6. Analytical Formulas and Bounds

Key analytical results that support the security and performance claims include:

• Error-Propagation Bound:

$$a = \sum_{j=0}^{n-1} \left( \mathrm{wt}\left( (\tilde{c})_j \div q_j(x) \right) - \mathrm{wt}(e_j) \right)$$

• Gilbert Bound for Incorrect-Candidate Distance:

$$\sum_{i=0}^{\delta N} \binom{N}{i} \approx 2^{N(1-p)} \implies \delta \approx H_2^{-1}(1-p)$$

where $H_2(x) = -x \log_2 x - (1-x)\log_2(1-x)$.

• ISD Complexity Estimates:

$$C_{\rm ISD} \approx 2^{0.29(N - t)} \binom{N}{K}^{-1}, \quad C_{\rm QISD} \approx 2^{0.145(N - t)}$$

• Decoding Ambiguity: With $\ell$-bit mask uncertainty, $2^\ell$ decoding candidates are separated by decoding distances such that only the correct candidate achieves minimal (close to $t$) Hamming distance with high probability.

7. Significance in Post-Quantum Cryptography

NE-HMCC harmonizes high constraint-length convolutional codes, dense masking, random transformation, and controlled noise injection to yield a public code statistically indistinguishable from random.
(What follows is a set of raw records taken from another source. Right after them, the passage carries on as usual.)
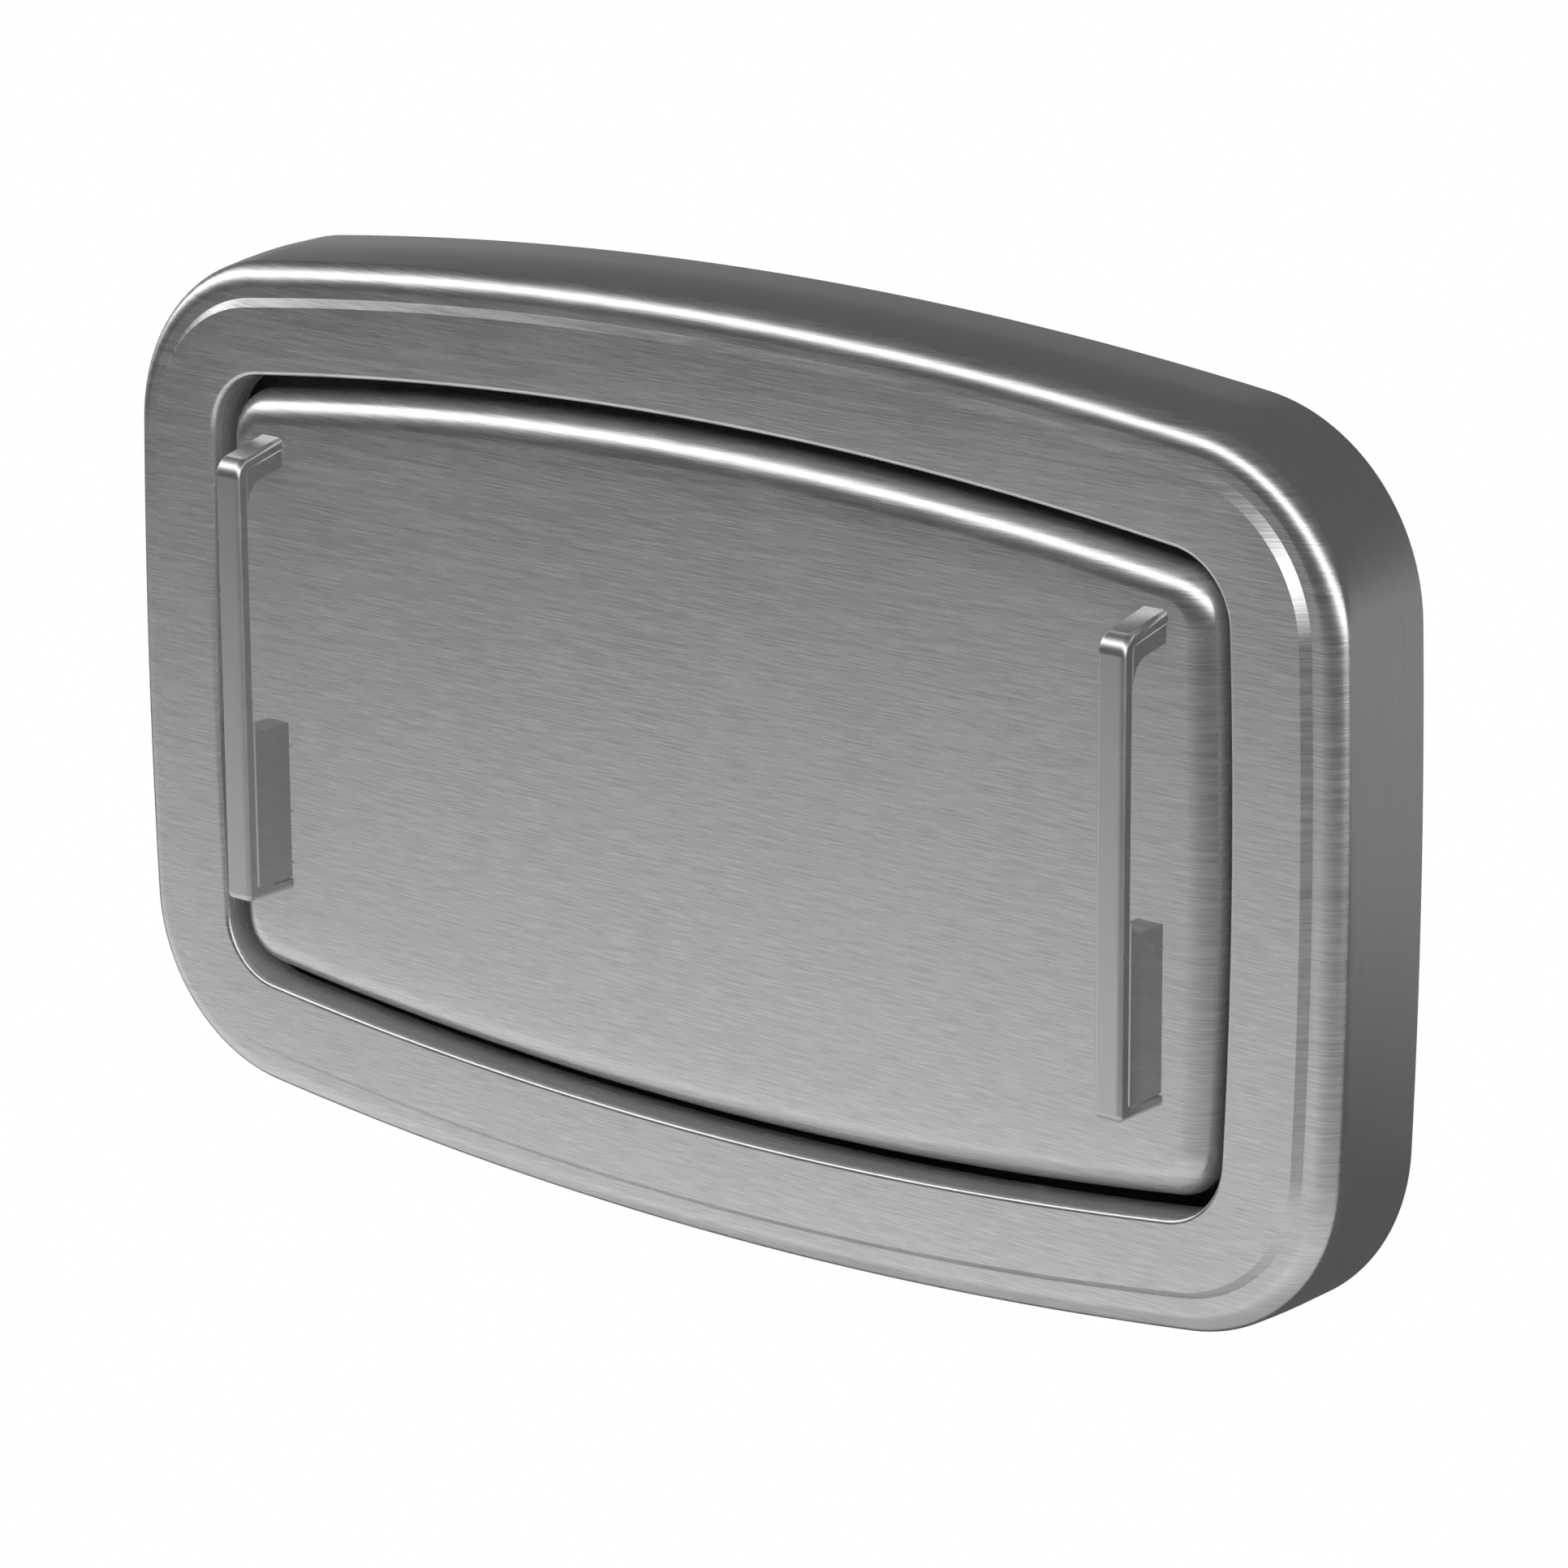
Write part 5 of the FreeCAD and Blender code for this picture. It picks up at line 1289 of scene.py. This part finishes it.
@dataclass
class Studio:
    """A pale floor, and a plain grey tent lit along one soft arch and by a card behind the part.

    Attributes:
        floor_height: how high the floor lies.
        floor_radius: how far it reaches from the pool's middle.
        pool: the middle of the pale pool on the floor.
        pool_reach: where the pool starts to fade and where it has faded.
        shadow_reach: where the floor under the part turns from a shadow catcher into plain white.
        tent_radius: radius of the tent.
        arch_axis: the axis round which the soft arch of light runs.
        arch_lean: how far the arch stands off the plane across its axis, as a sine.
        arch_spread: how wide the arch is, as a sine.
        arch_strength: how bright it is in its middle.
        cloth_levels: how bright the tent's cloth is, at its foot and at its top.
        card_half_width: half the width of the card behind the part.
        card_back: how far it stands behind the wall.
        card_levels: heights on it and how bright it is at each.
    """

    floor_height: float = -1.0
    floor_radius: float = 4.95
    pool: tuple[float, float] = (-1.0, -0.2)
    pool_reach: tuple[float, float] = (1.5, 4.9)
    shadow_reach: tuple[float, float] = (0.55, 1.05)
    tent_radius: float = 6.2
    arch_axis: Triple = (0.119, 0.58, 0.806)
    arch_lean: float = 0.125
    arch_spread: float = 0.136
    arch_strength: float = 2.85
    cloth_levels: tuple[float, float] = (0.068, 0.13)
    card_half_width: float = 2.4
    card_back: float = 0.25
    card_levels: tuple[tuple[float, float], ...] = (
        (-0.30, 0.09), (-0.19, 0.18), (-0.08, 0.27), (0.08, 0.31), (0.27, 0.31), (0.35, 0.24),
        (0.42, 0.165), (0.49, 0.10))

    def world(self) -> None:
        """Makes the background white."""
        world = bpy.data.worlds.new("white_room")
        world.use_nodes = True
        world.node_tree.nodes["Background"].inputs["Color"].default_value = grey(1.0)
        world.node_tree.nodes["Background"].inputs["Strength"].default_value = 1.0
        bpy.context.scene.world = world

    def floor(self) -> None:
        """Adds a round pale floor that keeps the part's shadow and fades into the background.

        From below it is clear, so that it doesn't hide the part there.
        """
        Bench.deselect()
        bpy.ops.mesh.primitive_circle_add(vertices=96, radius=self.floor_radius,
                                          fill_type="TRIFAN",
                                          location=(*self.pool, self.floor_height))
        piece = Bench.name(bpy.context.object, "floor")
        board = NodeBoard("pale_floor")
        board.finish({"Base Color": grey(0.96), "Roughness": 0.9})
        place = board.place()
        from_part = board.vector("LENGTH", board.mapped(place, Location=(*self.pool, 0.0)))
        from_pool = board.vector("LENGTH", place)
        rays = board.add("ShaderNodeLightPath").outputs
        seen = board.math("ADD", board.math("ADD", rays["Is Camera Ray"], rays["Is Glossy Ray"]),
                          rays["Is Transmission Ray"], clamp=True)
        white = board.math("MULTIPLY", seen, board.ramp(from_part, 0.0, 1.0, *self.shadow_reach))
        lit = board.either(white, board.shader.outputs["BSDF"], board.glow(grey(1.0)))
        gone = board.math("MAXIMUM", board.ramp(from_pool, 0.0, 1.0, *self.pool_reach),
                          board.add("ShaderNodeNewGeometry").outputs["Backfacing"])
        board.show(board.either(gone, lit, board.add("ShaderNodeBsdfTransparent").outputs["BSDF"]))
        piece.data.materials.append(board.material)

    def tent(self) -> None:
        """Adds the grey tent and its soft arch, which only the metal and the shadows see."""
        Bench.deselect()
        bpy.ops.mesh.primitive_uv_sphere_add(segments=128, ring_count=64, radius=self.tent_radius)
        piece = Bench.name(bpy.context.object, "grey_tent")
        board = NodeBoard("grey_cloth")
        place = board.place()
        up = board.add("ShaderNodeSeparateXYZ", {0: place}).outputs["Z"]
        cloth = board.ramp(up, *self.cloth_levels, -self.tent_radius * 0.2, self.tent_radius)
        toward = board.add("ShaderNodeVectorMath", {0: place}, operation="NORMALIZE")
        along = board.vector("DOT_PRODUCT", toward.outputs["Vector"],
                             Vector(self.arch_axis).normalized())
        off = board.math("SUBTRACT", along, self.arch_lean)
        bell = board.math("EXPONENT", board.math("MULTIPLY", board.math("MULTIPLY", off, off),
                                                 -0.5 / self.arch_spread ** 2))
        arch = board.math("MULTIPLY", bell,
                          board.ramp(up, 0.0, self.arch_strength, self.floor_height * 1.35,
                                     self.floor_height * 0.3))
        board.show(board.glow(grey(1.0, 0.015), board.sum(cloth, arch, 1.0)))
        piece.data.materials.append(board.material)
        piece.visible_camera = False

    def back_card(self) -> None:
        """Adds the grey card behind the part, which its top and its side walls mirror."""
        Bench.deselect()
        bpy.ops.mesh.primitive_grid_add(x_subdivisions=8, y_subdivisions=8, size=2.0)
        piece = Bench.name(bpy.context.object, "back_card")
        for vertex in piece.data.vertices:
            vertex.co = (vertex.co.x * self.card_half_width, self.card_back, vertex.co.y)
        board = NodeBoard("grey_card")
        across, _, up = board.add("ShaderNodeSeparateXYZ", {0: board.place()}).outputs
        lean = board.math("MULTIPLY", board.ramp(across, 0.0, 0.45, 0.15, 1.65),
                          board.ramp(up, 0.0, 1.0, 0.0, 0.25))
        height = board.ramp(board.sum(up, lean, 1.0), 0.0, 1.0, -1.0, 1.0)
        tone = board.add("ShaderNodeValToRGB", {"Fac": height})
        stops = tone.color_ramp.elements
        while len(stops) < len(self.card_levels):
            stops.new(0.5)
        for stop, (height, level) in zip(stops, self.card_levels):
            stop.position = (height + 1.0) / 2.0
            stop.color = grey(level, 0.01)
        board.show(board.glow(tone.outputs["Color"]))
        piece.data.materials.append(board.material)
        piece.visible_camera = piece.visible_diffuse = piece.visible_shadow = False

    def build(self) -> None:
        """Sets up the room."""
        self.world()
        self.floor()
        self.tent()
        self.back_card()
        bpy.context.scene.view_settings.view_transform = "Standard"


def main() -> None:
    """Builds every sub-assembly in order and reports each piece."""
    logging.basicConfig(level=logging.INFO, format="%(name)s: %(message)s")
    rack = FinishRack()
    Viewpoint().build()
    Studio().build()
    made = [CasingShell().build(rack), BedFront().build(rack), *PullHandle().build(rack),
            HangingHook().build(rack), *Harness().build(rack), *SideReleaseBuckle().build(rack),
            *CarriedParts().build(rack)]
    Bench.deselect()
    for piece in made:
        log.info("%s: %d faces", piece.name, len(piece.data.polygons))


if __name__ == "__main__":
    main()
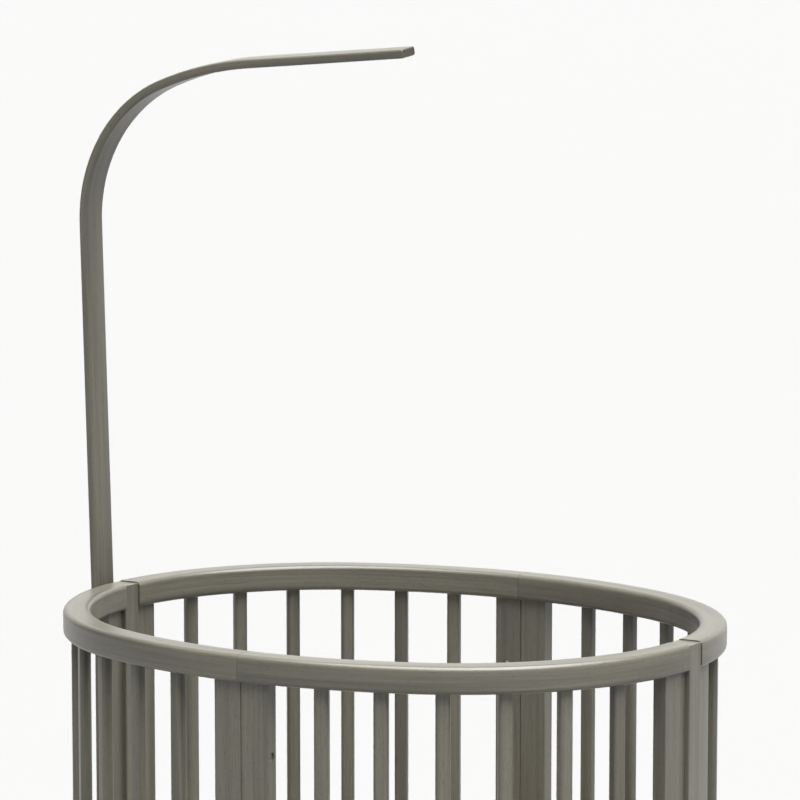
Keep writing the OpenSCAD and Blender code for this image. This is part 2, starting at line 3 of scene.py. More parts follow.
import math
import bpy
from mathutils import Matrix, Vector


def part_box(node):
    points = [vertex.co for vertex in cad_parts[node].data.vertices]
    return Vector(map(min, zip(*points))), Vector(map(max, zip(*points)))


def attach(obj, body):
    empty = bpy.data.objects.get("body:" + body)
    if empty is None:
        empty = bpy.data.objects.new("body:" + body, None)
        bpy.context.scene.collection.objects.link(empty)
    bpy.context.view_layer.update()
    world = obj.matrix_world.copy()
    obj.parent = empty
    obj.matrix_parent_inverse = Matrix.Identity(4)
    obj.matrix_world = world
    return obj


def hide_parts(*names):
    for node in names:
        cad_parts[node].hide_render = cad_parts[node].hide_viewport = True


bl_info = {
    "name": "Oval Cradle",
    "version": (1, 0, 0),
    "blender": (4, 5, 0),
    "location": "View3D > Sidebar > Cradle",
    "description": "Makes the visible pieces of an oval slatted cradle, and its studio",
    "category": "Object",
}

import bmesh
import bpy
from mathutils import Matrix, Vector

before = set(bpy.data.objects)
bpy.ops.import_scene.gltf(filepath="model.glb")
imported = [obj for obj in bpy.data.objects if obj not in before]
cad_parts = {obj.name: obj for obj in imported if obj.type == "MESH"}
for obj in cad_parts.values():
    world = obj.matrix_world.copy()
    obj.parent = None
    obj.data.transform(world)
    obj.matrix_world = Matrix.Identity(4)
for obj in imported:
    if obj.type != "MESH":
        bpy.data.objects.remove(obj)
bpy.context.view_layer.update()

# ---- Sizes that come from the frame, in metres ----

MM = 0.001
QUARTERS = {
    "front_right": (1, -1),
    "back_right": (1, 1),
    "back_left": (-1, 1),
    "front_left": (-1, -1),
}
CASTERS = {"foot": 90, "head": 270, "back": 180, "front": 0}
BRAKED = ("foot", "head")


def span(*nodes):
    """Lowest and highest corner of a group of CAD nodes."""
    boxes = [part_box(node) for node in nodes]
    low = Vector([min(box[0][i] for box in boxes) for i in range(3)])
    high = Vector([max(box[1][i] for box in boxes) for i in range(3)])
    return low, high


TOP = span(*["rail_top_" + q for q in QUARTERS])
LOW = span(*["rail_low_" + q for q in QUARTERS])
PANELS = span(*["side_panel_" + q for q in QUARTERS])
CENTRE_X = (TOP[0].x + TOP[1].x) / 2
HALF_LEN = (TOP[1].x - TOP[0].x) / 2
HALF_WID = (TOP[1].y - TOP[0].y) / 2
RIM_TOP = TOP[1].z
RAIL_H = TOP[1].z - TOP[0].z
RAIL_Z = TOP[0].z
LEG_Z = PANELS[0].z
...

This supports polynomial-time decryption for legitimate users and exponential-cost attacks (ISD or otherwise) for adversaries. The resulting scheme provides security margins surpassing Classic McEliece by $>2^{200}$ classically and $>2^{100}$ quantumly, offers hardware-friendly, scalable decryption, and admits arbitrary plaintext lengths with uniform per-bit cost (Ariel, 2 Dec 2025). The architectural properties and cryptanalytic barriers position NE-HMCC as a strong candidate for scalable, robust, and high-security public-key systems in the post-quantum era.